Marion in her candle-making days as The River Tay Candle Company. Image: Kris Miller/DC Thomson.

“There’s a lot of dragging the slides around. And eventually, when it’s in the right place, that’s my plan.

“It’s like the old-fashioned sticky notes on the wall method. But I like it on a screen!”

However, a sure-footed planning process doesn’t mean writing police procedurals is always a simple task.

Night-owl Marion still finds herself in knots as she writes away her evenings, with timelines not always adding up, or plot holes coming to the fore halfway through.

Her biggest lesson, however, is to always know exactly who the killer is from the get-go.

Changing the killer was ‘absolute mess’

“I once made a huge, catastrophic mistake of changing the killer,” she admits. “But it had to happen because it was wrong from the start. I had wanted to run with the idea, then I got 40,000 words in and I thought ‘I better fix it now’.

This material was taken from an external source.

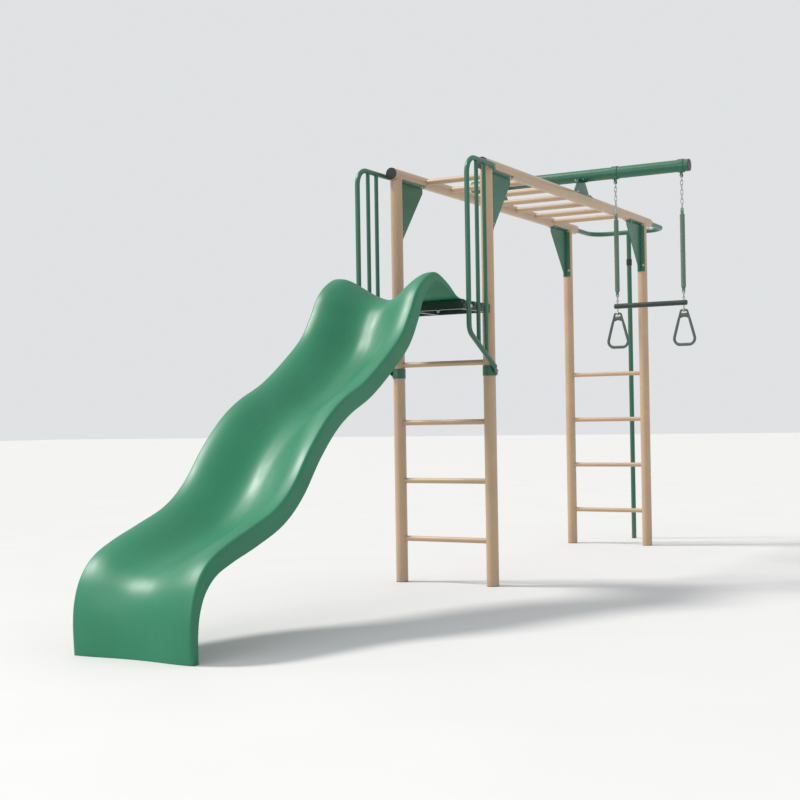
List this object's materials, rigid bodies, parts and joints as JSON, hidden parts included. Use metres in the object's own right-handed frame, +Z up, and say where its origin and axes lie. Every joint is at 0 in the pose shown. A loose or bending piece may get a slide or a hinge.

“It was an absolute mess!”

But she’s a writer who goes the extra mile to ensure her readers get the best she can give – even resorting to unconventional pin-ups for inspiration.

“One of the books, I think it was the fifth one, had a male victim who was 40, and three of his friends were celebrating with him,” she recalls.

A Blind Eye by Marion Todd comes out next week. Image: Canelo.

“I couldn’t distinguish between the three, and I thought ‘that’s no good’. So I Googled ‘male actors in their 40s’ and eventually I found three that were different enough to spark my interest.

“I printed them out and put them up on my wall, and when I had to write a line for one of them, I was looking at them and thinking of what they might be like.”

Currently contracted to write nine DI Clare Mackay books, Marion is already almost finished drafting book eight. Asked whether she’d like to continue past the ninth one, she takes a moment to ponder.

“As long as I’m not writing the same book every time, I think I’d keep going,” she says. “I like a good crime to explore!”


A Blind Eye by Marion Todd, published by Canelo Crime, will be available from all major booksellers from June 8. RRP £8.99.